For my own knowledge, I've looked up some info about cycling in the hot weather. Here's what I've compiled so far...

TIPS FOR RIDING IN THE HEAT

- Ride early when it's not yet hot outside. (With my daughter's breastfeeding schedule, I haven't been able to get out of the house early enough...) The sun is highest in the sky between 10 a.m. and 3 p.m.

- Drink. Yeah, duh. Drink when you're NOT thirsty, in anticipation of the thirst, though don't drink TOO much - you may become waterlogged! Better yet, according to this article, you should have a drinking schedule while riding - drink no matter what every 8 to 10 minutes.

Here's a link for a more complete look at staying hydrated.

- Acclimate yourself to the heat. The first day out in the heat will be tough, so ease yourself into the heat starting with shorter rides during the early morning.

- Dress for succes. I have been wearing the only jersey that fits over my boobs while I'm nursing - a BLACK Terry jersey with multicolored hearts. It's cute enough, but it's hotter because the fabric is primarily black. At least it is a well-ventilated touring jersey. My helmet has lots o' slots for ventilation.

- Pre-and post-ride self-exam. This article I referenced above (no wonder it was the #1 link for my google search) recommends checking the color of your urine (should be colorless if you have had enough to drink,) amount of urine before and after the ride to check out fluid loss. No, don't get out the measuring cup, just be mindful.

- Don't forget the sunblock. Not SPF 10, either! Re-apply sunblock as frequently as needed, as the sweat can take off the sunblock. Don't forget about your protecting your lips and ears!

- Make sure your eyes are protected. Wear sunglasses with the proper filtering from the sun.
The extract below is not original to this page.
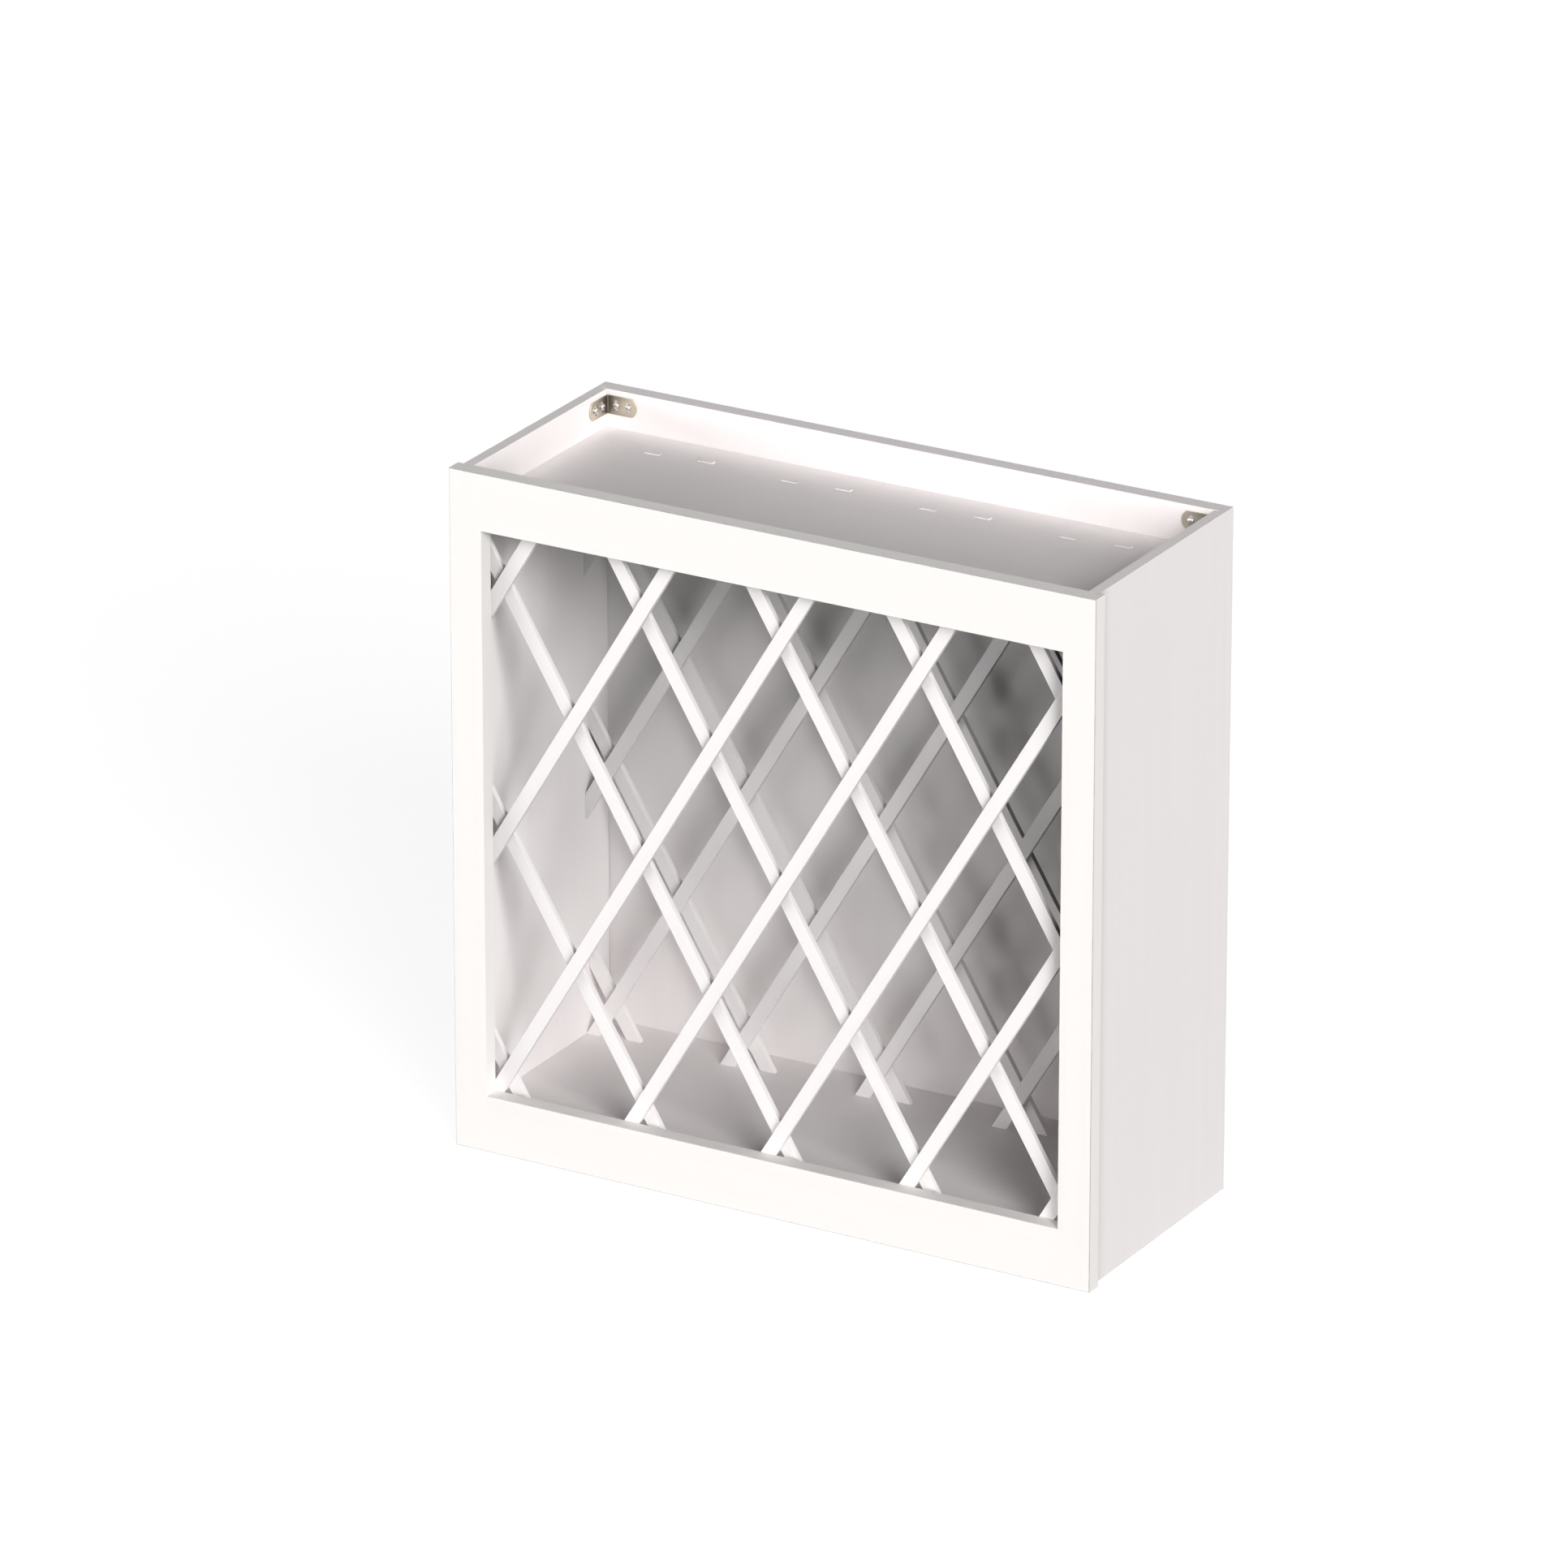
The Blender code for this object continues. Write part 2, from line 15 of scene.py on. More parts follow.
import bmesh
import bpy
import numpy as np
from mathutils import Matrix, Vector


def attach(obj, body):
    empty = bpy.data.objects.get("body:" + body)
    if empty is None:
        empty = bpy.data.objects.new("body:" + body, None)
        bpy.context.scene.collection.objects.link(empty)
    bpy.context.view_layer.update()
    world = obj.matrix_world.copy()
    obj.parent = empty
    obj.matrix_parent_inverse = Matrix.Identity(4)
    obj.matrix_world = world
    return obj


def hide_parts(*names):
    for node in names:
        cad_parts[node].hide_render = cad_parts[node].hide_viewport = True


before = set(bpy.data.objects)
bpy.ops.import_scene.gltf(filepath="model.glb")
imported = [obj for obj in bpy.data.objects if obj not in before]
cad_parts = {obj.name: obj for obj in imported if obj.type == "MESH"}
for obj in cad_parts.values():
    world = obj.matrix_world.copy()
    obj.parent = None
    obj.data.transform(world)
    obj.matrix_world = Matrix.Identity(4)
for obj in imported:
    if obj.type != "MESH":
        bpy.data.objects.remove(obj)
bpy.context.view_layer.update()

LOG = logging.getLogger("wine_rack")
BODY = "root"

CLEARANCE = 0.0003
OVERRUN = 0.002
WELD_DISTANCE = 0.000001
SMOOTH_ANGLE = math.radians(35)
EASE_STEPS = 5
BOX_EASE_STEPS = 3
SLAT_SLOPE = 1.03

Colour = tuple[float, float, float]
Place = tuple[float, float, float]
Span = tuple[float, float]
Seat = tuple[np.ndarray, Place]
Socket = bpy.types.NodeSocket


class Choice(Enum):
    """A choice whose name also stands in the names of pieces and finishes."""

    @property
    def label(self) -> str:
        """Gives the word used in those names."""
        return self.name.lower()


class Side(Choice):
    """The two hands of the cabinet, seen from the front."""

    LEFT = -1
    RIGHT = 1


class Level(Choice):
    """The two rails of the face frame, and the two ends of its stiles."""

    BOTTOM = 0
    TOP = 1


class Lean(Choice):
    """Which way a slat leans as it goes up: to the right or to the left."""

    RISING = 1
    FALLING = -1


class Leg(Enum):
    """The two legs of a corner bracket."""

    BACK = "back"
    SIDE = "side"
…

- Make sure you know the signs of heat stress.

- Pretend you're on a tropical island on vacation. In my mind, this makes the heat seem like a gift that I had to take a plane ride to get to.

- This page has some nice stats on heat stress, fluid loss, etc.

2 Comments:

Anonymous Kiril, The Cycling Dude said...

Thanks for the informative post!

4:13 PM  
Blogger Fritz said...

I climbed 600 feet to Felton, California where a weather station recorded 110°F / 43°C when I got there at 3 in the afternoon. That is smokin' hot. I was feeling pretty poorly, in fact, and ended up taking my helmet off -- the foam insulation on my head was probably more dangerous to me at the time that wasn't offset by the small amount of protection provided.